Feeling a bit disillusioned with some of the stuff I’ve been reading (or, more properly, picking up, reading two chapters and putting down again), I picked this up.  And noticed what I’d missed when I received it – the fact that I’d actually received a signed limited edition.  Thank you, Book Depository, you are kind of awesome.

And that’s a lot of rambling to get to actually talking about the book.  Which, when you look at it, has a fairly simple premise – Tara vanished in the woods when she was sixteen, and turns up twenty years later, looking no older than she had on the day she disappeared.  Her return sends ripples through the lives of her family – especially her brother, Peter and her boyfriend (when she vanished), Richie, who was actually a suspect for her murder and has pretty much been frozen in time since then.

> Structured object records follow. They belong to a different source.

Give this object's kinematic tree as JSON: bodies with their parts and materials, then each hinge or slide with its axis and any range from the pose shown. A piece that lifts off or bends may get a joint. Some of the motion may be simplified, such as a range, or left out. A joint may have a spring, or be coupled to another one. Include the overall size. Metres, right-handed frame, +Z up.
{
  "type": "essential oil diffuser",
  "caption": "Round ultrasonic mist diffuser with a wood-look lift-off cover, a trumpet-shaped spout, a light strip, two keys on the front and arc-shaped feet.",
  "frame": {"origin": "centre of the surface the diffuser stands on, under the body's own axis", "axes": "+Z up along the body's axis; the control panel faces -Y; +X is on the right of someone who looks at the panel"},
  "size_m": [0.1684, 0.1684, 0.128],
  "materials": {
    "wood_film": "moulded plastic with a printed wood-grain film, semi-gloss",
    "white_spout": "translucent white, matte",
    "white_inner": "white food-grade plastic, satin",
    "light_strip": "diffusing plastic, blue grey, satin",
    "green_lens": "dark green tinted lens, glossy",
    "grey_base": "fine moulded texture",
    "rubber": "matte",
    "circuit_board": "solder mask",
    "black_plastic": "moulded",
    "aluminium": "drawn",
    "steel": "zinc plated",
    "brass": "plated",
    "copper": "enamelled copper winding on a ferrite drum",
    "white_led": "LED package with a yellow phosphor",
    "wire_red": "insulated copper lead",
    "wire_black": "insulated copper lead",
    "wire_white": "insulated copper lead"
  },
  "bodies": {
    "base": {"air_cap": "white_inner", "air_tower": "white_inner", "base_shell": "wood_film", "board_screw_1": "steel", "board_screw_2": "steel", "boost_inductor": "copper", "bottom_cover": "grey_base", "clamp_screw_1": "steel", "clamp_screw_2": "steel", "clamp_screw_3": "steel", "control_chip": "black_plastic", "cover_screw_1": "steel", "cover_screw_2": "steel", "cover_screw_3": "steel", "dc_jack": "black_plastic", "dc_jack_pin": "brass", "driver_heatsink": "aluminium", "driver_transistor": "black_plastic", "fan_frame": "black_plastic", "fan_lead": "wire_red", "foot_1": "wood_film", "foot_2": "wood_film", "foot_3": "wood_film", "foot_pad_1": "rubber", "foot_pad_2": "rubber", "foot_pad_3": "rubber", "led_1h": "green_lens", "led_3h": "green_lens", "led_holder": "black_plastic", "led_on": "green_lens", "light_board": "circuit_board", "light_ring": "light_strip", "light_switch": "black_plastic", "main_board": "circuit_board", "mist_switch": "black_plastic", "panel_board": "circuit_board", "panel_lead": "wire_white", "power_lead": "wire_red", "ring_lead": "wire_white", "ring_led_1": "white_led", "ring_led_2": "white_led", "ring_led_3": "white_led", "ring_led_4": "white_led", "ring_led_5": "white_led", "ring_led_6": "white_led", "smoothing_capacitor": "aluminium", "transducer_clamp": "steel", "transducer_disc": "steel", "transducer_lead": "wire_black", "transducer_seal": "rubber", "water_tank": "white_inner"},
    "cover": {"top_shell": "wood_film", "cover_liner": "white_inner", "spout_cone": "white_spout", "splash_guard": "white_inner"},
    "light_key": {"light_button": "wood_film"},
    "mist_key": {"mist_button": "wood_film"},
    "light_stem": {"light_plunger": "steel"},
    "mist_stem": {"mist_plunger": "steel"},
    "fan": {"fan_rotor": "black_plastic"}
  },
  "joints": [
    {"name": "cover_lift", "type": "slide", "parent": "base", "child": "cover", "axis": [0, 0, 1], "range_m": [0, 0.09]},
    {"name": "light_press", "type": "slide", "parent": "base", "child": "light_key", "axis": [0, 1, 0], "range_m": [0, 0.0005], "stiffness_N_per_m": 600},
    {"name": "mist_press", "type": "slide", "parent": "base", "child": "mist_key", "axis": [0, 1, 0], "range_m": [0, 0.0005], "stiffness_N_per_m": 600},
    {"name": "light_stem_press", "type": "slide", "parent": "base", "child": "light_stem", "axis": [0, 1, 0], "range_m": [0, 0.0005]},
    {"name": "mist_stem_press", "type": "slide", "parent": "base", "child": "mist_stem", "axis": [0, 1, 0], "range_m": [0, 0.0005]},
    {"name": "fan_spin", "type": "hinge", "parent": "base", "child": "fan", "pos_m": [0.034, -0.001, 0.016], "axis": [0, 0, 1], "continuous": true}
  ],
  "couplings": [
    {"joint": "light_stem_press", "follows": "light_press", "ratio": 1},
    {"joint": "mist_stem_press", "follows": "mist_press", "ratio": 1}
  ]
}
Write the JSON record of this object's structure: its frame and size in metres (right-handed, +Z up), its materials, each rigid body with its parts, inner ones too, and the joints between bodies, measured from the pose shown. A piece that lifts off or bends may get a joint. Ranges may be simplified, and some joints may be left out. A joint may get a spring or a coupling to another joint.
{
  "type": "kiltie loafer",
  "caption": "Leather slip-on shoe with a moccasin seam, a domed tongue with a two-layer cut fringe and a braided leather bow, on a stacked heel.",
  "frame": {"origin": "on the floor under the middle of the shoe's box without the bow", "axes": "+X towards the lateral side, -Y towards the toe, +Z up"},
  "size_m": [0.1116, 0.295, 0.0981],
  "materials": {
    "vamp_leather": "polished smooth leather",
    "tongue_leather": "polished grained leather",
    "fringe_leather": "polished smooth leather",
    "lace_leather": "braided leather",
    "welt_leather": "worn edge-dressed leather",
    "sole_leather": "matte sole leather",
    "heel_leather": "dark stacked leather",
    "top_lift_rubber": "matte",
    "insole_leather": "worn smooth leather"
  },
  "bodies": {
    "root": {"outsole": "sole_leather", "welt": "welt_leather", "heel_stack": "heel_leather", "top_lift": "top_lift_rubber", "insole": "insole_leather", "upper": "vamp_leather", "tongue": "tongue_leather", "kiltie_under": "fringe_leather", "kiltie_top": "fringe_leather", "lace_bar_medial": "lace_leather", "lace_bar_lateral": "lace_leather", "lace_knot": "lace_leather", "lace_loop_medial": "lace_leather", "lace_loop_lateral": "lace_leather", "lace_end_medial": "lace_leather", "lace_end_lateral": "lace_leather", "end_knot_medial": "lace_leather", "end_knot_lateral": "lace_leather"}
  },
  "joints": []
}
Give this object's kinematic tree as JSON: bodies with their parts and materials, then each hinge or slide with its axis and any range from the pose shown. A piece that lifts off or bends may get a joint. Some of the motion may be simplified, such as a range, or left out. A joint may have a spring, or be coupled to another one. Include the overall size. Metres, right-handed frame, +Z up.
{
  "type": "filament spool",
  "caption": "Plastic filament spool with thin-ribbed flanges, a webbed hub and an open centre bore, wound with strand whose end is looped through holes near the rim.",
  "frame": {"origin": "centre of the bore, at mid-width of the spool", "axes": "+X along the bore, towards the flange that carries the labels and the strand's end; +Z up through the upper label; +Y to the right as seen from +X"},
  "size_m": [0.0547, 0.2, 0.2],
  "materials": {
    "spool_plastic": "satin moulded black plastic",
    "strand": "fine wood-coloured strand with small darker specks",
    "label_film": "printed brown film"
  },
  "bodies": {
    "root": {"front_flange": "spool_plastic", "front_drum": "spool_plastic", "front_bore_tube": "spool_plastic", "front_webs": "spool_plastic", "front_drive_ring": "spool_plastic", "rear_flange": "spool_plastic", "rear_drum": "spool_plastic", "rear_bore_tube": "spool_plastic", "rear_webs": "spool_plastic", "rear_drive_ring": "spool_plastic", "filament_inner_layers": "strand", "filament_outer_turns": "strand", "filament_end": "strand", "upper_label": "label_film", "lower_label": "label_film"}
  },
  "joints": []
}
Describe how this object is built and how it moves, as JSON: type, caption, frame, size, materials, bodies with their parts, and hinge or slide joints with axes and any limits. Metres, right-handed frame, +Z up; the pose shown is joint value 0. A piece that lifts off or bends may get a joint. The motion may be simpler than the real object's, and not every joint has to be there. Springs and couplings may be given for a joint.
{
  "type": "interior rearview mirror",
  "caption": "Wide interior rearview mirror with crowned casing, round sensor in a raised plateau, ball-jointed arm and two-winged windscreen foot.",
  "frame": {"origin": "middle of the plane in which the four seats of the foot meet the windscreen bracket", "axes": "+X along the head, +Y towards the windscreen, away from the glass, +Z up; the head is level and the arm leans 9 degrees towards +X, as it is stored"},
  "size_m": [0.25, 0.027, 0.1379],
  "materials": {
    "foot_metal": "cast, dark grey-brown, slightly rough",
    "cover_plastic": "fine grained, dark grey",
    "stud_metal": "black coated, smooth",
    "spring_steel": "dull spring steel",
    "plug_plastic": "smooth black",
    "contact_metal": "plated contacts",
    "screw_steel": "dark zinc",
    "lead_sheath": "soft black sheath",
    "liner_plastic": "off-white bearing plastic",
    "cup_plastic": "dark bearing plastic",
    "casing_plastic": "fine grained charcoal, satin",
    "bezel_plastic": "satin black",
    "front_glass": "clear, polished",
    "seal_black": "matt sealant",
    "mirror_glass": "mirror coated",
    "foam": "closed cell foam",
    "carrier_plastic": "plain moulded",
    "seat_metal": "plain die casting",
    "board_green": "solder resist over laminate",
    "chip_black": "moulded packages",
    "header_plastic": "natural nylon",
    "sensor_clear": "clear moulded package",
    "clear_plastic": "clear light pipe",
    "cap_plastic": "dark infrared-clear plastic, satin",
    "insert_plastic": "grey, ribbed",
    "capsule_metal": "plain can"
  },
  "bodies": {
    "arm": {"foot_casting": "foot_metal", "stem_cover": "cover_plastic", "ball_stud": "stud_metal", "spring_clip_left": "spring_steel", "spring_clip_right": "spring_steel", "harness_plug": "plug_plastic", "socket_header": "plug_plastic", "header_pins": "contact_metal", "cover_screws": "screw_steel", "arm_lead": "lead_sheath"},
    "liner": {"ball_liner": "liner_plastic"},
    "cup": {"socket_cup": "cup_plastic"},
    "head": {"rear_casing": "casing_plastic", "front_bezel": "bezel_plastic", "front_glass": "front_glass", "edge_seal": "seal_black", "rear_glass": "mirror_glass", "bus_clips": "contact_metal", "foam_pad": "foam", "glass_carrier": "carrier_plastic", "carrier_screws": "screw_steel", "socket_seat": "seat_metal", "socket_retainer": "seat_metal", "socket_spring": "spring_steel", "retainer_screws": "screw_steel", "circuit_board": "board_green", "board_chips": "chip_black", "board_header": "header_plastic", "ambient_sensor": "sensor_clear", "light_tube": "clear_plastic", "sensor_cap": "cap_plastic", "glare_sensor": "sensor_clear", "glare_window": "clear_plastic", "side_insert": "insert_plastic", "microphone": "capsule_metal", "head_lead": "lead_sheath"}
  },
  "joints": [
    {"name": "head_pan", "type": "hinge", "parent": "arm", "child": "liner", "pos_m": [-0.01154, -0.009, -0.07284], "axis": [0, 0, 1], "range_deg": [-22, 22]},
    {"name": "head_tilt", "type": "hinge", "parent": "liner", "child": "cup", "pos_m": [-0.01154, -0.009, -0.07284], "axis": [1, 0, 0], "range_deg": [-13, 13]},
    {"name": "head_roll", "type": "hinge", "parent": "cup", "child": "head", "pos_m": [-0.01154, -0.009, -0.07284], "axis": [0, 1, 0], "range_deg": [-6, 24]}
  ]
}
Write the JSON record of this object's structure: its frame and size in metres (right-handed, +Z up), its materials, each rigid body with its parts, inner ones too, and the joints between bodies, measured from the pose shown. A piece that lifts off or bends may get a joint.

Joyce doesn’t play with the mystery of Tara’s disappearance overmuch, and the reader is never really in much doubt about what happened to her, but this really isn’t a bad thing.  It really does feel like Tara’s reappearance is a stone thrown into a pond (or maybe a carpet of bluebells), and he moves through different characters’ points of view and timelines to show just how much that rippling affects.

There is so much gorgeous writing in this, and so many sentences that I literally stopped and reread about a dozen times, just savouring them, before I moved on.

And after I finished reading this book, I promptly went online and ordered a bunch of Joyce’s other work.

If you like literary fantasy, and fairy tales, I can really, really recommend this one.  I think it’s going to be a book that I reread many, many times.